Hey, you.
Yes, you.
You don’t work for me.
My ISP doesn’t work for me either. Nor does that policeman. As a Second Life user and a paying customer, Linden Lab doesn’t work for me either.
My doctor doesn’t work for me, nor my State representative, nor my Federal representative, nor the Tax Office. That film director doesn’t work for me, and neither does the author of those books that I like so much.
I didn’t hire these people, and I don’t appear on their organizational charts either as myself or a box labeled “Customers/General Public”. Not anywhere.
Sure, I buy products and pay for services and pay taxes and perform all manner of economic activities that put some of my money in their pockets. Some of those individuals may have earned a tiny fraction of a cent from my personal activities.
But nowhere does this give me the right to boss them around or order them to do something different. I’m probably not even worth the replacement value of one of their staff members in profits. If they really are doing something wrong, then statistically the money will dry up when users or customers go elsewhere.
I can encourage or suggest — and indeed most every organization has feedback methods in place for just that purpose. I just shouldn’t expect them to conform to my will. I am one person out of many.
Hint: If you don’t think the product is going to be good enough, or the service isn’t to your satisfaction, don’t buy it! Save yourself the money, or go spend it on something else. It’s cheerfully democratic, and basic capitalism at work. (Advanced, baroque capitalism is where you keep paying for crap that you don’t want or don’t enjoy, or that just plain fails to deliver consistently. There’s actually a lot of that about. There’s also State/Federal services. The only thing you can do about those is vote when the time comes around, and use the appropriate feedback channels)
It isn’t about punishing other people or their companies. It’s about you getting value for your money.
Mediocre products and services are sustained by noisy, complaining people who keep paying for mediocrity. Noisy complainers annually fill the balance-sheets of the substandard and the shoddy.
Everything begins at home, and everything starts with the person in the bathroom mirror.

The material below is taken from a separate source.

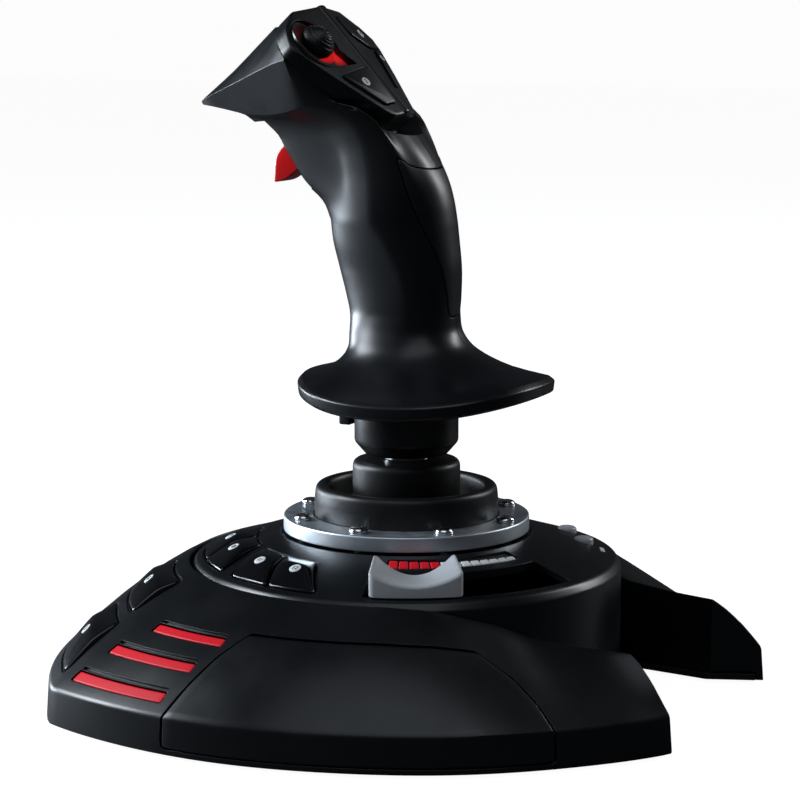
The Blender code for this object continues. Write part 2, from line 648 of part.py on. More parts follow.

Fantastic writing…I wish I could write as well. Thanks
In peace
Fred
Does “In Peace” work for you?
Works for me
Peace is always welcome!
You may want to take a look at UK Politics lately to see who works for whom
“Mediocre products and services are sustained by noisy, complaining people who keep paying for mediocrity. Noisy complainers annually fill the balance-sheets of the substandard and the shoddy.”
Additionally, noisy complaining people drive the good customers away. So companies which do make or sell good products at relatively inexpensive prices like to discourage noisy, complaining customers.

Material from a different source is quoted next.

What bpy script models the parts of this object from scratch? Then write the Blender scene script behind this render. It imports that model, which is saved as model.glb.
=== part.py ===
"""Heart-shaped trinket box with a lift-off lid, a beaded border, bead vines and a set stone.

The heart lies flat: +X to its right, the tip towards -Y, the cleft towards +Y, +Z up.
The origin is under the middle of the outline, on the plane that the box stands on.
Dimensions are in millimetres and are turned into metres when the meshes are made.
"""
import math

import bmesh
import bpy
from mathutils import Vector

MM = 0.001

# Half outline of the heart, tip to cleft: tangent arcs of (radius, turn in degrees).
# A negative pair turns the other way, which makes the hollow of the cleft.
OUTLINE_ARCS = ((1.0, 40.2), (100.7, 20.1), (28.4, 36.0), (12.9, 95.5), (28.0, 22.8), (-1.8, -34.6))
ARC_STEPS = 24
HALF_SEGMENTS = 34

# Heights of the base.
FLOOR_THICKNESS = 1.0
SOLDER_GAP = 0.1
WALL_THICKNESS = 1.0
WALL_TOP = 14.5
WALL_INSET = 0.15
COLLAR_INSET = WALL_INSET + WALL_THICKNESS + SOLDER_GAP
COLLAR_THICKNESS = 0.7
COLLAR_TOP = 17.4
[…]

Look for a place which forbids returns without receipts, where rude behaviour leads to the customer being invited to leave, or where diners who eat the whole meal without complaint are asked to pay even if they say (after the fact) that it was bad.
These are the places you want to at least try out. Some may actually be bad – but the ones that are good, are golden. And you won’t be paying for the noisy complainers’ scams.